--- Start ---

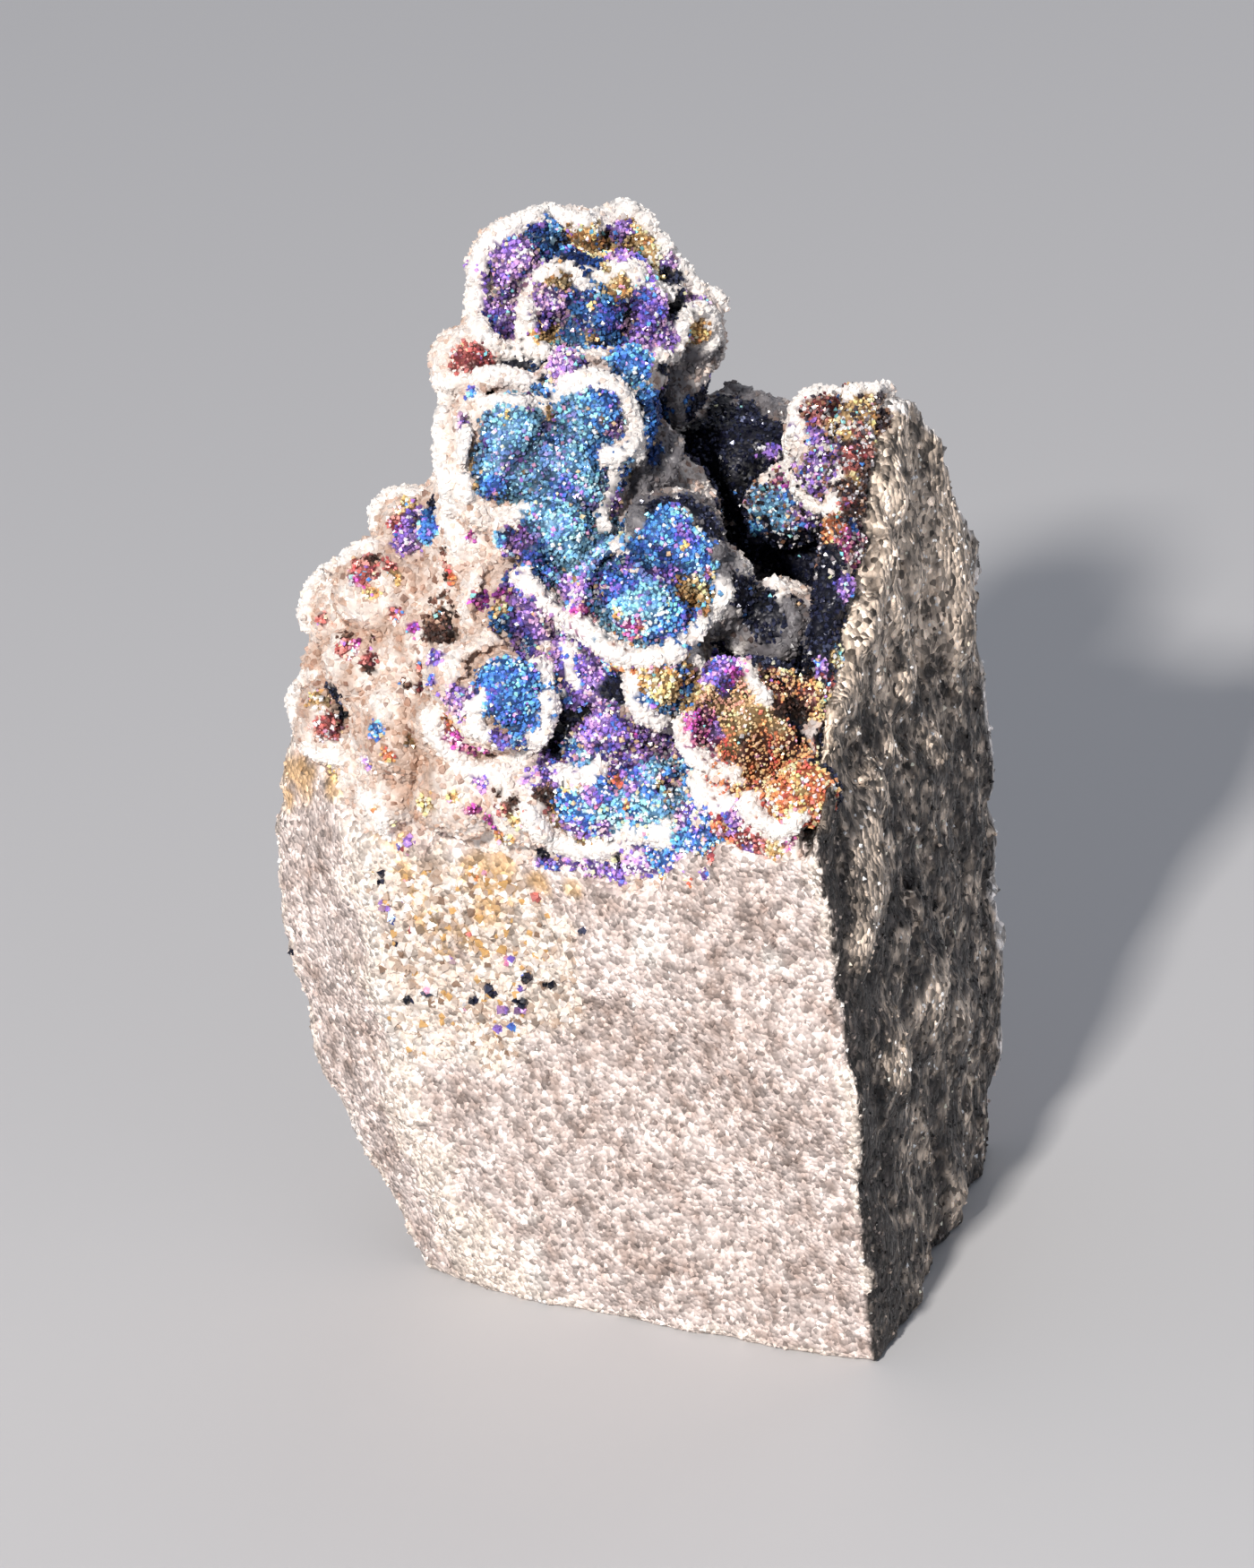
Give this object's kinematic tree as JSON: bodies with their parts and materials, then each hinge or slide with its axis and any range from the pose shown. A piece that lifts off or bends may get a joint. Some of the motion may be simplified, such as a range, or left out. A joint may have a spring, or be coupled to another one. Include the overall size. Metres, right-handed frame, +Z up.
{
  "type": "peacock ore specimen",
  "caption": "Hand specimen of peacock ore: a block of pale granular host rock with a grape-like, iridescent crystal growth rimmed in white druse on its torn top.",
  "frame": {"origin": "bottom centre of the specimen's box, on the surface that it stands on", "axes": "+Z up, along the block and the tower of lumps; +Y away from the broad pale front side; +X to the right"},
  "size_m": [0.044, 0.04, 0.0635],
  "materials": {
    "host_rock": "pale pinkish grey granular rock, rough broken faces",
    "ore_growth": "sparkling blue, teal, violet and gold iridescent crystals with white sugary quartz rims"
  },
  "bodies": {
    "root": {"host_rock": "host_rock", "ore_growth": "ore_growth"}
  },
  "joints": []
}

--- End ---
--- Start ---

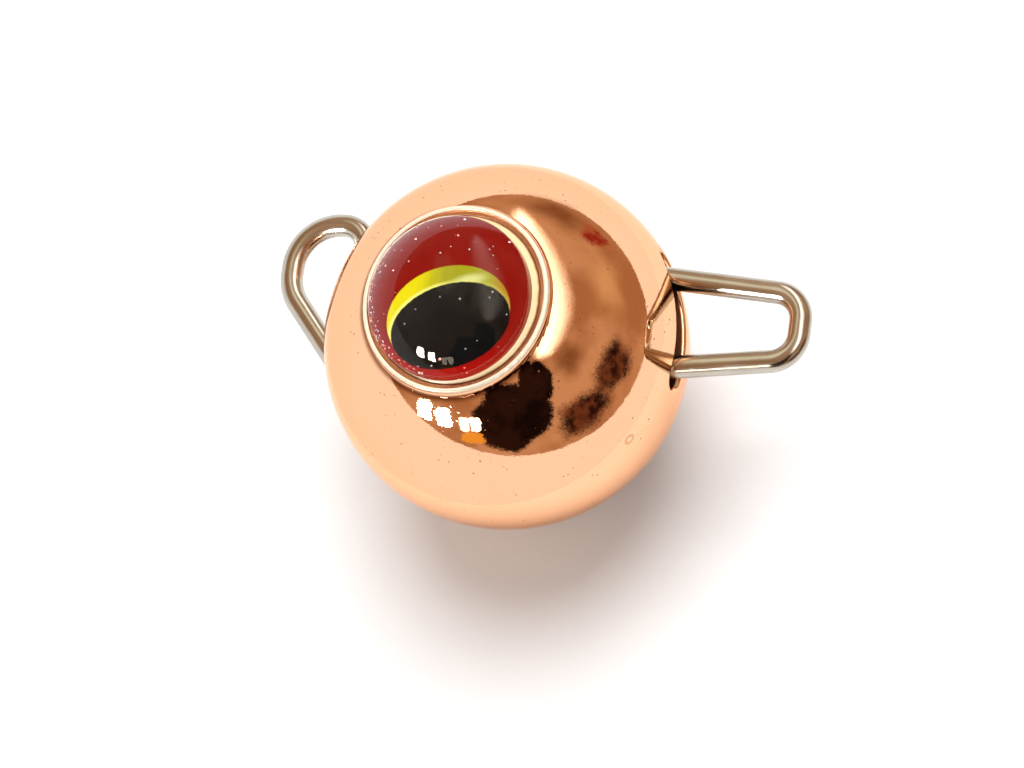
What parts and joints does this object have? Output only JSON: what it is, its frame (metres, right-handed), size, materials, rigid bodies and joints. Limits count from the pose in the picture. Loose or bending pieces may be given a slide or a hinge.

--- End ---

_YOUR TASK_
Each line that has the word "from" should be copied.

_OUTPUT FOR THIS TASK_
Give this object's kinematic tree as JSON: bodies with their parts and materials, then each hinge or slide with its axis and any range from the pose shown. A piece that lifts off or bends may get a joint. Some of the motion may be simplified, such as a range, or left out. A joint may have a spring, or be coupled to another one. Include the overall size. Metres, right-handed frame, +Z up.
  "frame": {"origin": "bottom centre of the specimen's box, on the surface that it stands on", "axes": "+Z up, along the block and the tower of lumps; +Y away from the broad pale front side; +X to the right"},
What parts and joints does this object have? Output only JSON: what it is, its frame (metres, right-handed), size, materials, rigid bodies and joints. Limits count from the pose in the picture. Loose or bending pieces may be given a slide or a hinge.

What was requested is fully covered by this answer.